How to photograph Fireworks
Fireworks can be very difficult to shoot, particularly for amateur photographers who find it very frustrating when they get bad photographs after they “just point and press the shutter” at the fireworks display happening in the sky. But, with a little knowledge and some patience, you could take the photograph which will forever adorn your desktop.
Look at the pictures above. What you see is what any average photographer would achieve. I too was taking lots of such pictures every year during the new year fireworks show, until i decided to learn about that art. By the way, the photos above are not mine. As a rule, i never share/display my bad photographs. This would ensure that your “photographer” rating always stays high irrespective of the number of photos you share.
All the pictures above were taken hand-held. That is why you see the streaks of light in all directions. A popular rule in photography is that you can hand-hold a camera only if the shutter speed is shorter than the inverse of the focal length used (t < 1/f). So, if you’d use a 70mm standard lens at 70mm to photograph a scene, you could handhold the camera when taking a picture if the shutter speed is about 1/70 second or shorter. If you use a longer exposure, you need a tripod. Of course,as always, rules are meant to be broken at some times. I have seen some wonderful shots of fireworks taken without a tripod, but for starters, i would strictly advise a tripod.
A burst of fireworks against an empty sky would look good, but that can flicked off any site on the internet or even generated by many fractal softwares. Always add a foreground element, i.e. shoot the fireworks against a landscape, usually a city-scape with buildings lit at night. This would give a good perspective to the fireworks as well as to your location.
Some thumb rules (irrespective of the type of camera you are using):
- Don’t go directly underneath the location of the fireworks. They look more beautiful from far away and against a backdrop of the city or a monument, rather than just the sky. If you have a small hillock from where you can get a “higher” view of the entire show, nothing like it.
- Plan in advance i.e. get to know exactly the time when the fireworks are about to begin. You just can’t take out your camera and shoot. You have to find a good location without people moving in front of the camera and where you can place your tripod without it being disturbed.
- Try to use a digital camera. No, i am not against film, but it doesn’t feel good when you see the photographs after developing and find that none have come out ok. You probably have to wait another year for the show!

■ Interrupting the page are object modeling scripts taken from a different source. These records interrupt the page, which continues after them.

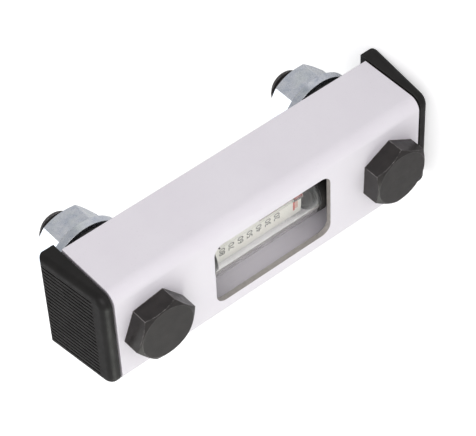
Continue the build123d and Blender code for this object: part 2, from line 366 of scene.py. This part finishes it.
def thermometer_glass():
    """Thin clear glass with slight waves."""
    s = Shader("thermometer_glass")
    wave = s.spread(s.noise(2 * MM), 0, 1)
    s.link(s.mix(wave, (0.96, 0.97, 0.97), (0.99, 0.99, 0.99)), s.surface.inputs["Base Color"])
    s.link(s.spread(s.noise(1.5 * MM), 0.01, 0.04), s.surface.inputs["Roughness"])
    s.relief(s.noise(0.7 * MM, stretch=(1, 1, 6)), 0.01 * MM, 0.2)
    s.set(Transmission_Weight=1.0, IOR=1.47)
    s.let_lamps_through((0.93, 0.93, 0.93))
    return s.material


def scale_white():
    """White printed plate, slightly warm and uneven."""
    s = Shader("scale_white")
    cloud = s.spread(s.noise(4 * MM), 0, 1)
    colour = s.mix(cloud, (0.82, 0.80, 0.76), (0.88, 0.865, 0.83))
    s.link(colour, s.surface.inputs["Base Color"])
    s.link(s.spread(s.noise(1.2 * MM), 0.38, 0.5), s.surface.inputs["Roughness"])
    s.relief(s.noise(0.3 * MM), 0.01 * MM, 0.3)
    return s.material


def ink(name, thin, full):
    """Screen-printed ink that lies a little unevenly."""
    s = Shader(name)
    cover = s.spread(s.noise(0.4 * MM, detail=2), 0, 1, 0.35, 0.65)
    s.link(s.mix(cover, thin, full), s.surface.inputs["Base Color"])
    s.link(s.spread(s.noise(0.6 * MM), 0.4, 0.55), s.surface.inputs["Roughness"])
    s.relief(s.noise(0.2 * MM), 0.004 * MM, 0.3)
    return s.material


def red_liquid():
    """Dyed spirit in the thermometer."""
    s = Shader("red_liquid")
    depth = s.spread(s.noise(1.5 * MM), 0, 1)
    s.link(s.mix(depth, (0.50, 0.03, 0.04), (0.66, 0.06, 0.06)), s.surface.inputs["Base Color"])
    s.link(s.spread(s.noise(1 * MM), 0.1, 0.2), s.surface.inputs["Roughness"])
    s.relief(s.noise(0.5 * MM), 0.004 * MM, 0.2)
    return s.material


def paint_frame_nodes():
    """Gives each CAD node the finish of its material slot."""
    finishes = {
        "white_paint": white_paint(),
        "black_plastic": black_plastic(),
        "clear_plastic": clear_plastic(),
        "scale_white": scale_white(),
        "thermometer_glass": thermometer_glass(),
        "red_liquid": red_liquid(),
        "black_rubber": black_rubber(),
        "black_steel": black_steel(),
        "zinc_plate": zinc_plate(),
    }
    for part in frame["record"]["subparts"]:
        node = nodes[part["node"]]
        node.data.materials.clear()
        node.data.materials.append(finishes[part["material_slot"]])
    return finishes


# Meshes ------------------------------------------------------------------------------------------


def add_piece(name, mesh, material):
    """A new piece of the object, riding on its only body."""
    piece = bpy.data.objects.new(name, mesh)
    bpy.context.scene.collection.objects.link(piece)
    mesh.materials.clear()
    mesh.materials.append(material)
    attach(piece, "root")
    return piece


def hexagon_radius(angle, flats, turn):
    """Distance from the centre of a hexagon to its side, at an angle, with a corner at turn."""
    sector = pi / 3
    off_side = (angle - turn) % sector - sector / 2
    return flats / 2 / cos(off_side)


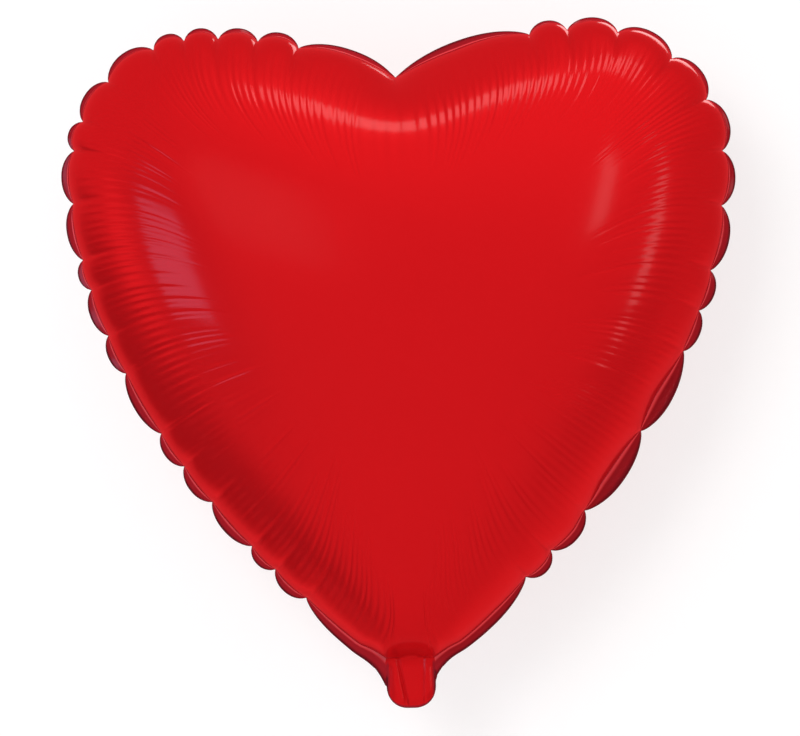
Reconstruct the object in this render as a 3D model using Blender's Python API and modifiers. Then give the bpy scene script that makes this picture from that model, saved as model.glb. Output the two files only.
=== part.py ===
"""Heart-shaped foil balloon, inflated, upright, with its flat filling tail hanging below.

Two film panels are domed out from a flat heart-shaped seam.  Outside the seam they lie flat against
each other as a scalloped margin, with the melted seal layer between them.  Below the tip of the heart the
film carries on as a short tail.  A flat self-closing valve of two thin plies runs from the tail, through
the throat, up into the heart.

Frame: metres, +Z up, the front faces -Y.  The origin is the middle of the throat, where a ribbon is tied,
and the tail folds about the X axis through it.
"""

import math

import bmesh
import bpy
import numpy as np
from mathutils import Vector
from mathutils.geometry import interpolate_bezier

# Heart outline, at the middle of the scalloped film edge.
HEART_WIDTH = 0.377
SIDE_HEIGHT = 0.2815
LOBE_TOP_HEIGHT = 0.3625
LOBE_TOP_SPACING = 0.219
NOTCH_DEPTH = 0.0246
NECK_WIDTH = 0.030
BALLOON_DEPTH = 0.160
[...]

- If you have a cable release or a remote for your camera, use it. Even i don’t. So, i use the self-timer option in my camera. Yes, you have to guess about the fireworks in this case, but that is better than the shake induced by the finger pressing the shutter. I use the timer at 2 seconds, so the guess is relatively less.
- Decide on what kind of photograph you want. i.e whether you want individual bursts or a lot of them. This affects the shutter-speed you set or in cases you want a really long burst, you can use the “B” (Burst) mode. I personally prefer a shutter-speed of 4 to 10 secs.
- The wind direction is important. Yeah, I am sounding like a pro, but sometimes such things help. Try to keep the wind at right angles to you so that the smoke from the fireworks is blown outside the frame rather than remain the frame and obscure the actual burst.
If you are using a non-SLR digital camera, switch to the “fireworks” mode in the “SCENE” modes. Even the basic 150 USD model seems to have one these days. This will handle all your worries. Just use this mode and shoot away. Don’t forget to use the self-timer to avoid shake of the camera.
If you are using a SLR digital camera
- Switch to Shutter-priority mode (or B in manual mode). Watch the first burst and guess the time needed for a complete shot.
- Use the self-timer option, if you don’t have a cable release or a remote.
- Try to focus on the first burst and then change to manual focus, so that the focal length stays on. Otherwise, focus at a little less than infinity.
- Keep as low an ISO as possible, for an over-exposed burst doesn’t look good.
- If you are interested in just the burst, zoom into about 70 mm, but correspondingly reduce the shutter-time, as the core of the burst would get overexposed very soon. If you want a wider perspective ( i always prefer this), zoom out to the level such that you can bring in some foreground element.
Below are two of my best fireworks photographs. The one on the left was taken with an exposure time of 4 seconds and the one on the right for 10 seconds. I hope that this small article would be helpful in making you a better photographer.